You may be at the point of looking at adding feedback to your mechanics in order to make them more precise or to capture some of the errors I discussed last episode in Episode 20.  But, you may also be wondering about some of the problems that can cause.  There are two things that I mentioned in the last episode: one was that it can make your electronics more sophisticated and therefore more expensive; the other one is that the feedback devices may not be as accurate as you think.  So, I am going to talk about linear encoders today just to give you an idea of some of the things to be aware of.  First, I have a poll question for you to answer: Do linear encoders solve more problems than they cause?  Or do they cause more problems than they solve?  Or are you still wondering  what a linear encoder is?  Check out the poll.
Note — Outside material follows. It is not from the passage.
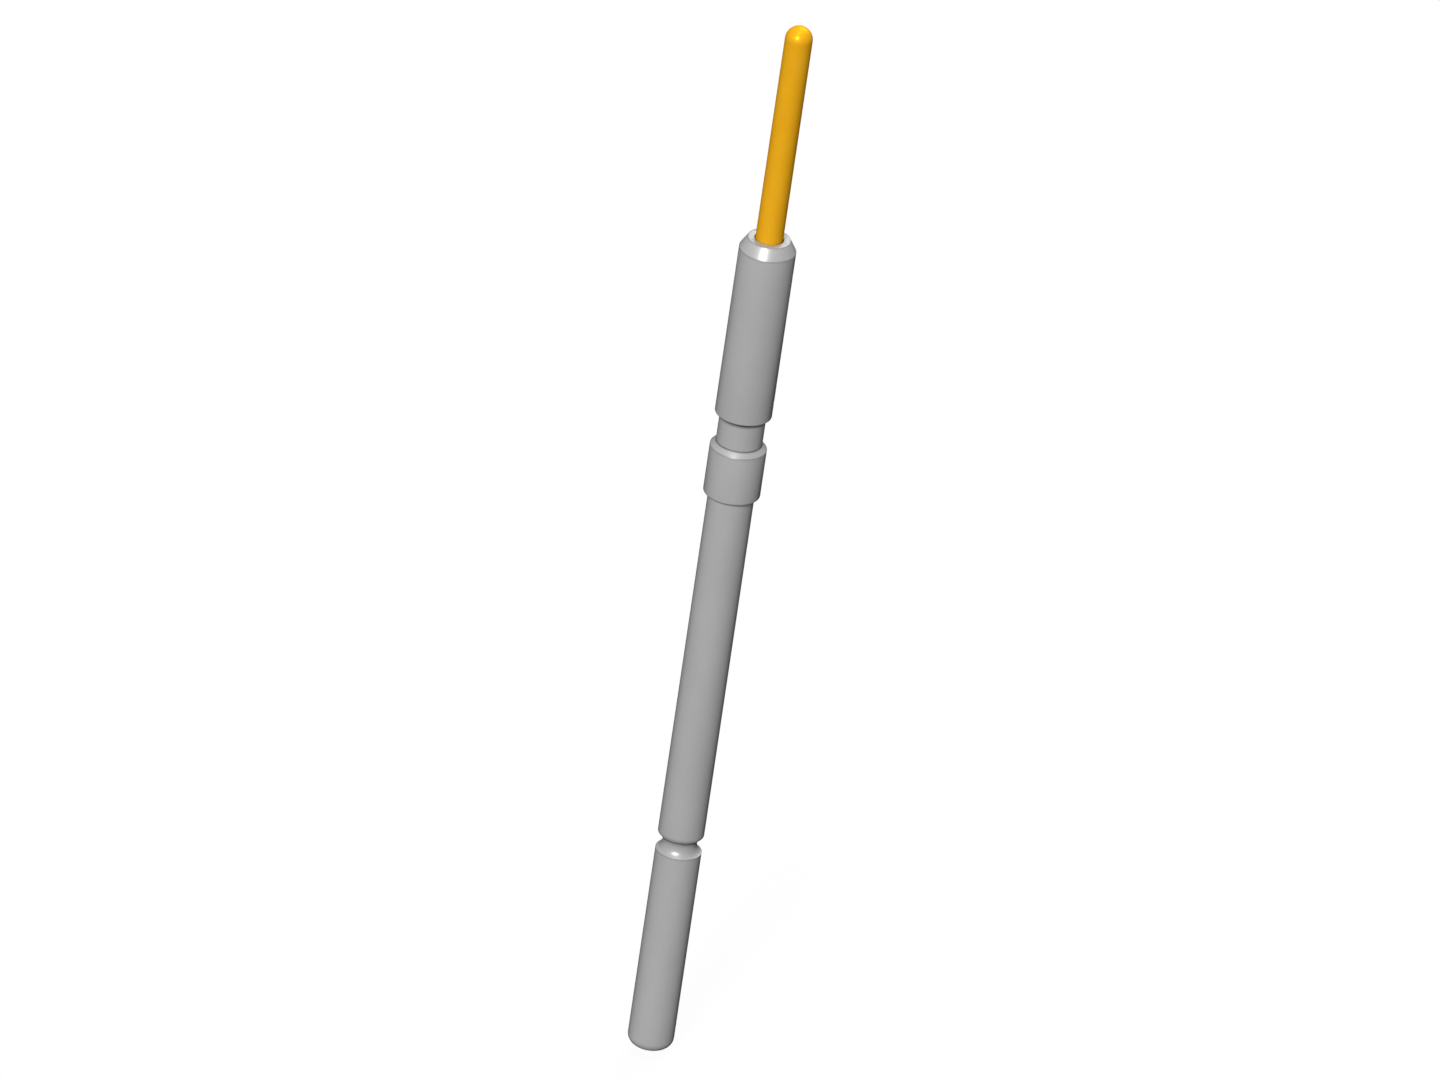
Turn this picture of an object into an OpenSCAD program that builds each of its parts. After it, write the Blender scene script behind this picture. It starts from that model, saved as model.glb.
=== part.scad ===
// Pogo pin: a turned barrel with a press-in collar, a sprung plunger and its helical spring.
// Millimetres. +Z runs up the pin to the contact tip. Z = 0 is the collar's lower shoulder.

/* [Upper body] */
// Diameter of the wide upper body
body_d = 1.67; // [1.55:0.01:1.9]
// Length of the upper body, with the cones at its ends
body_l = 5.86; // [4:0.02:8]
// Height of the cone where the rim is crimped inward
rim_h = 0.35; // [0.2:0.01:0.45]
// How far that cone draws in, across the radius
rim_in = 0.205; // [0.1:0.005:0.22]
// Height of the small cone under the upper body
foot_h = 0.11; // [0.05:0.01:0.2]

/* [Neck and collar] */
// Diameter of the neck between the upper body and the collar
neck_d = 1.36; // [1.3:0.01:1.46]
// Length of the neck
neck_l = 0.85; // [0.4:0.05:2]
// Diameter of the press-in collar
collar_d = 1.67; // [1.55:0.01:1.9]
// Length of the collar, with its cone
collar_l = 1.69; // [1:0.01:3]
// Height of the cone at the top of the collar
collar_cone_h = 0.16; // [0.08:0.01:0.25]
// Rounding of the collar's lower edge
collar_edge_r = 0.04; // [0.02:0.01:0.06]

/* [Tube, groove and tail] */
// Diameter of the lower tube and the tail
tube_d = 1.36; // [1.3:0.01:1.46]
// Length of the tube from the collar to the groove
tube_l = 11.33; // [9:0.01:14]
// Width of the groove, along the pin
groove_w = 0.55; // [0.4:0.01:0.8]
// Depth of the groove
groove_depth = 0.17; // [0.1:0.01:0.25]
// Rounding of the groove's upper lip
groove_lip_r = 0.07; // [0.03:0.01:0.1]
// Length of the tail below the groove
tail_l = 6.52; // [3:0.01:9]
// Rounding of the tail's end
end_r = 0.32; // [0.1:0.01:0.5]

/* [Bore] */
// Diameter of the bore
bore_d = 1.02; // [0.98:0.01:1.1]
// Thickness of the crimped rim above the bore
rim_t = 0.5; // [0.4:0.05:0.8]
// Solid metal between the bore's floor and the groove
floor_t = 0.53; // [0.3:0.01:1.5]

/* [Plunger] */
// Diameter of the stem and its round tip
stem_d = 0.81; // [0.72:0.01:0.84]
// Full travel of the plunger
travel = 6.35; // [4:0.05:6.5]
// How far the tip still stands out when it is pushed in all the way
tip_left = 0.6; // [0.45:0.05:1.5]
// Length of the head that runs in the bore
head_l = 4.5; // [3:0.1:5.5]
// Bevel on the head's lower edge
head_bevel = 0.06; // [0.02:0.01:0.1]
// Length of the pilot that centres the spring
pilot_l = 0.8; // [0.3:0.05:1.5]
// Bevel on the pilot's end
pilot_bevel = 0.1; // [0.05:0.01:0.15]

/* [Spring] */
// Diameter of the wire
wire_d = 0.14; // [0.1:0.01:0.15]
// Turns in all
turns = 34; // [24:1:36]
// Closed turns at each end
closed_turns = 2; // [1:1:3]
// Space between two closed turns
closed_gap = 0.01; // [0.01:0.005:0.03]

/* [Fits] */
// Radial gap between the stem and the crimped rim
stem_gap = 0.02; // [0.01:0.005:0.03]
// Radial gap between the head and the bore
head_gap = 0.015; // [0.01:0.005:0.02]
// Radial gap between the spring and the bore
spring_gap = 0.04; // [0.03:0.005:0.06]
// Radial gap between the pilot and the spring
pilot_gap = 0.04; // [0.03:0.005:0.08]
// Gap above the head and at each end of the spring, at rest
seat_gap = 0.01; // [0.01:0.005:0.03]

/* [Hidden] */

$fn = 96;
coil_steps = 12; // flat steps in one turn of the spring
wire_sides = 6; // sides of the wire
over = 0.05; // how far a cut runs past the surface it opens

body_r = body_d / 2;
neck_r = neck_d / 2;
collar_r = collar_d / 2;
tube_r = tube_d / 2;
bore_r = bore_d / 2;
stem_r = stem_d / 2;
wire_r = wire_d / 2;

// Barrel, upwards and downwards from the collar's shoulder
neck_top_z = collar_l + neck_l;
rim_z = neck_top_z + body_l;
ledge_z = rim_z - rim_t;
tail_top_z = -tube_l - groove_w;
end_z = tail_top_z - tail_l;
floor_z = -tube_l + floor_t;

// The groove is a circular arc of this radius, cut to its depth
groove_z = -tube_l - groove_w / 2;
groove_arc_r = (pow(groove_w / 2, 2) + pow(groove_depth, 2)) / (2 * groove_depth);
groove_x = tube_r - groove_depth + groove_arc_r;

// Centre of the upper lip's rounding, which touches both the tube and that arc
lip_x = tube_r - groove_lip_r;
lip_z = groove_z + sqrt(pow(groove_arc_r + groove_lip_r, 2) - pow(groove_x - lip_x, 2));

// Plunger
tip_z = rim_z + tip_left + travel;
head_r = bore_r - head_gap;
head_top_z = ledge_z - seat_gap;
head_z = head_top_z - head_l;

// Spring
coil_r = bore_r - spring_gap - wire_r;
coil_l = head_z - floor_z - 2 * seat_gap - wire_d;
closed_pitch = wire_d + closed_gap;
open_pitch = (coil_l - 2 * closed_turns * closed_pitch) / (turns - 2 * closed_turns);
pilot_r = coil_r - wire_r - pilot_gap;
rings = turns * coil_steps;

// What a rounding takes off an outer edge at [x, z] with the metal above it
module edge_waste(x, z, r) {
    difference() {
        translate([x - r, z - over])
            square([r + over, r + over]);
        translate([x - r, z + r])
            circle(r);
    }
}

// Half section of the barrel's outside, closed along the axis
module barrel_outline() {
    polygon([
        [0, end_z],
        [tube_r, end_z],
        [tube_r, 0],
        [collar_r, 0],
        [collar_r, collar_l - collar_cone_h],
        [neck_r, collar_l],
        [neck_r, neck_top_z],
        [body_r, neck_top_z + foot_h],
        [body_r, rim_z - rim_h],
        [body_r - rim_in, rim_z],
        [0, rim_z]
    ]);
}

// Half section of the bore and of the smaller opening through the crimped rim
module bore_outline() {
    polygon([
        [-over, floor_z],
        [bore_r, floor_z],
        [bore_r, ledge_z],
        [stem_r + stem_gap, ledge_z],
        [stem_r + stem_gap, rim_z + over],
        [-over, rim_z + over]
    ]);
}

// Half section of the groove, with the rounding of its upper lip
module groove_outline() {
    translate([groove_x, groove_z])
        circle(groove_arc_r);
    difference() {
        polygon([[lip_x, lip_z], [tube_r + over, lip_z], [groove_x, groove_z]]);
        translate([lip_x, lip_z])
            circle(groove_lip_r);
    }
}

module barrel() {
    color([0.63, 0.63, 0.64])
        rotate_extrude()
            difference() {
                barrel_outline();
                bore_outline();
                groove_outline();
                edge_waste(tube_r, end_z, end_r);
                edge_waste(collar_r, 0, collar_edge_r);
            }
}

// Head and pilot, from the pilot's end up
module head() {
    rotate_extrude()
        polygon([
            [0, head_z - pilot_l],
            [pilot_r - pilot_bevel, head_z - pilot_l],
            [pilot_r, head_z - pilot_l + pilot_bevel],
            [pilot_r, head_z],
            [head_r - head_bevel, head_z],
            [head_r, head_z + head_bevel],
            [head_r, head_top_z],
            [0, head_top_z]
        ]);
}

module plunger() {
    color([0.89, 0.65, 0.11]) {
        head();
        translate([0, 0, head_z])
            cylinder(r = stem_r, h = tip_z - stem_r - head_z);
        translate([0, 0, tip_z - stem_r])
            sphere(r = stem_r);
    }
}

// Height of the wire's centre above its start, after t turns
function coil_rise(t) =
    t < closed_turns ? t * closed_pitch
    : t > turns - closed_turns ? coil_l - (turns - t) * closed_pitch
    : closed_turns * closed_pitch + (t - closed_turns) * open_pitch;

// Ring i along the wire: wire_sides points round its centre
function wire_ring(i) = [
    for (k = [0 : wire_sides - 1])
        let (
            turn = 360 * i / coil_steps,
            around = 360 * k / wire_sides,
            r = coil_r + wire_r * cos(around)
        )
        [
            r * cos(turn),
            r * sin(turn),
            coil_rise(i / coil_steps) + wire_r * sin(around)
        ]
];

// Index of side k on ring i
function ring_point(i, k) = i * wire_sides + k % wire_sides;

module spring() {
    points = [for (i = [0 : rings]) each wire_ring(i)];
    walls = [
        for (i = [0 : rings - 1])
            for (k = [0 : wire_sides - 1])
                each [
                    [ring_point(i, k), ring_point(i + 1, k), ring_point(i + 1, k + 1)],
                    [ring_point(i, k), ring_point(i + 1, k + 1), ring_point(i, k + 1)]
                ]
    ];
    start_cap = [for (k = [0 : wire_sides - 1]) ring_point(0, k)];
    end_cap = [for (k = [wire_sides - 1 : -1 : 0]) ring_point(rings, k)];
    color([0.75, 0.76, 0.78])
        translate([0, 0, floor_z + seat_gap + wire_r])
            polyhedron(points, concat(walls, [start_cap, end_cap]));
}

barrel();
plunger();
spring();
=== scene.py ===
from math import asin, atan2, cos, pi, radians, sin, tau

import bmesh
import bpy
from mathutils import Matrix, Vector


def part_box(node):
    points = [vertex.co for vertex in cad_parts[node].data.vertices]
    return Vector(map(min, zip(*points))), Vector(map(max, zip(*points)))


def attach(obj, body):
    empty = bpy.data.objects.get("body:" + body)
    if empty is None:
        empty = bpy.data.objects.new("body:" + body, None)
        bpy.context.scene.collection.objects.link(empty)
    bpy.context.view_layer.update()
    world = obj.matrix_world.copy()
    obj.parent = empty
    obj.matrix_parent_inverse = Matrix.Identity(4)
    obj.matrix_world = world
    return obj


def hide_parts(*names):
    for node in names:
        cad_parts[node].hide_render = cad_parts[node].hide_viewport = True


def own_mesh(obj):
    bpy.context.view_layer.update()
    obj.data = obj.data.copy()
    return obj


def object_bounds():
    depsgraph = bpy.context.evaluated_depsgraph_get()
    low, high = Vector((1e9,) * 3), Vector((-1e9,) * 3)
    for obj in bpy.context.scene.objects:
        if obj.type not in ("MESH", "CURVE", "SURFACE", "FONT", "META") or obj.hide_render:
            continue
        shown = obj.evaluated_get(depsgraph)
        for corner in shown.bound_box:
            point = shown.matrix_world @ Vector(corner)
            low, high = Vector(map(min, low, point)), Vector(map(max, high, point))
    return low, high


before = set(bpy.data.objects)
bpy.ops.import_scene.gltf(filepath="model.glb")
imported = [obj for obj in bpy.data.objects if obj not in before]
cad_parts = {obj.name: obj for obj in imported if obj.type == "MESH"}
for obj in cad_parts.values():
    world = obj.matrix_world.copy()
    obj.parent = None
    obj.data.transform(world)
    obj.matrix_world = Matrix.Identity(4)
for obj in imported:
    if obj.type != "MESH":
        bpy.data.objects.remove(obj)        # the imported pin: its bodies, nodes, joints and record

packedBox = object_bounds()
print("frame loaded:", sorted(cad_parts))

metre = 1000      # pieces are drawn in millimetres and scaled to metres at the end


def inMillimetres(node):
    low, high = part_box(node)
    return low * metre, high * metre


def lineTo(bm, last, radius, height):
    made = bmesh.ops.extrude_vert_indiv(bm, verts=[last])["verts"][0]
    made.co = (radius, 0, height)
    return made


def arcTo(bm, last, centre, angle, steps):
    # turns the pen round a centre given as (radius, height); positive goes from +X up to +Z
    made = bmesh.ops.spin(
        bm, geom=[last], cent=(centre[0], 0, centre[1]), axis=(0, -1, 0), angle=angle, steps=steps
    )
    return next(item for item in made["geom_last"] if isinstance(item, bmesh.types.BMVert))


def roundCorner(bm, corner, amount, segments):
    bmesh.ops.bevel(
        bm, geom=[corner], offset=amount, offset_type="OFFSET", affect="VERTICES",
        segments=segments, profile=0.5, material=-1, clamp_overlap=False,
    )


def turnOnLathe(bm, sides, weld=0.0002):
    bmesh.ops.spin(
        bm, geom=bm.verts[:] + bm.edges[:], cent=(0, 0, 0), axis=(0, 0, 1),
        angle=tau, steps=sides, use_merge=True,
    )
    bmesh.ops.remove_doubles(bm, verts=bm.verts[:], dist=weld)
    bmesh.ops.recalc_face_normals(bm, faces=bm.faces[:])


def finishPiece(bm, name, node, body, material, smoothAngle=35):
    bmesh.ops.scale(bm, verts=bm.verts[:], vec=(1 / metre, 1 / metre, 1 / metre))
    mesh = bpy.data.meshes.new(name)
    bm.to_mesh(mesh)
    bm.free()
    piece = bpy.data.objects.new(name, mesh)
    bpy.context.scene.collection.objects.link(piece)
    mesh.shade_smooth()
    mesh.set_sharp_from_angle(angle=radians(smoothAngle))
    mesh.materials.append(material)
    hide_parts(node)
    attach(piece, body)
    print("made", name, len(mesh.polygons), "faces")
    return piece


def newMaterial(name, settings):
    material = bpy.data.materials.new(name)
    material.use_nodes = True
    shader = material.node_tree.nodes["Principled BSDF"]
    shader.inputs["Metallic"].default_value = settings["metallic"]
    shader.inputs["Roughness"].default_value = settings["roughness"]
    shader.inputs["Base Color"].default_value = (*settings["colour"], 1)
    shader.inputs["Specular IOR Level"].default_value = settings["gloss"]
    shader.inputs["Specular Tint"].default_value = (*settings["edgeTint"], 1)
    print("mixed", name)
    return material, material.node_tree, shader


def grain(tree, scale, detail=3.0, roughness=0.5):
    # noise in the piece's own metres; scale is how many times it repeats in a metre along x, y and z
    place = tree.nodes.new("ShaderNodeTexCoord")
    stretch = tree.nodes.new("ShaderNodeMapping")
    stretch.inputs["Scale"].default_value = scale
    noise = tree.nodes.new("ShaderNodeTexNoise")
    noise.inputs["Scale"].default_value = 1
    noise.inputs["Detail"].default_value = detail
    noise.inputs["Roughness"].default_value = roughness
    tree.links.new(place.outputs["Object"], stretch.inputs["Vector"])
    tree.links.new(stretch.outputs["Vector"], noise.inputs["Vector"])
    return noise.outputs["Fac"]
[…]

I am kind of curious.  I am Corey foster of Valin Corporation.  Let us learn things.

Again, last episode I discussed different types of linear encoders.  There are optical, magnetic, and inductive.  They each have their pros and cons.  They also specify things differently.  The question here is:  Does a linear encoder solve drivetrain accuracy?  You would think “yes” and it may be.  Linear encoders take the need for high accuracy drivetrain elements, such as ground ball screws, away.   However, the linear encoder performance must be accounted for: linearity compared to accuracy.  Some encoders specify a linearity; other ones specify accuracy.  The point of measurement, and where you are measuring, can really also matter as well because then the angular errors come into play. 

Linearity is usually specified for steel or magnetic strip encoders and there is no accuracy of the scale, only the linearity or the variation from the straight-line.  The advantage of these types of encoders, as I mentioned last episode, is the cost, the ease of installation, and the robustness for different environments.  If we look at this linearity example, over half of a meter, 500 millimeters, the position error goes up.  Even though the accuracy is not specified, in this case it is 20 microns.  But, the linearity is specified +/- 3 microns.  This example can be easily corrected with some slope correction in the electronics. 

Then you have glass scale types that have a true accuracy and the scale specification is actually called accuracy.  The advantage of these types of encoders is the precision and the thermal stability.  They might be a little more expensive, but they are more precise.  If you look at this, there is no linear increase of the accuracy error over the half a meter, but we do have an accuracy specified and it's only +/-3 microns for this one. 

Then there are sub-divisional errors (SDE).  This is the signal error that occurs within one signal period of the encoder.  The period is based on the lines or the magnetic pole pitch of the encoder.  The most common signal periods are 20 microns for the optical encoders and 2 to 5 millimeters for magnetic.  The typical SDE is +/-1% of the signal period which is 0.2 microns, or 200 nanometers, for the optical and 20 microns for the magnetic.  This can be improved with finer signal periods or by correctional electronics in the encoder.  If we look at this example, if we have a 3 second move here at 40 microns per second, you can see the period of the error.  This scale here is in millimeters so this is 0.1 microns here.  That is 0.1 microns and this is for a standard 20 micron pitch encoder.  If we apply this same thing with some correctional electronics, we can cut this 0.1 just about in half for the same encoder. 

How does the SDE affect your application?  If you are scanning at slow speeds, it causes some velocity variation, or also known as velocity ripple.  It can also cause some position triggering errors.  Depending upon the scale of magnitude of the SDE, it can cause some audible noise in the application.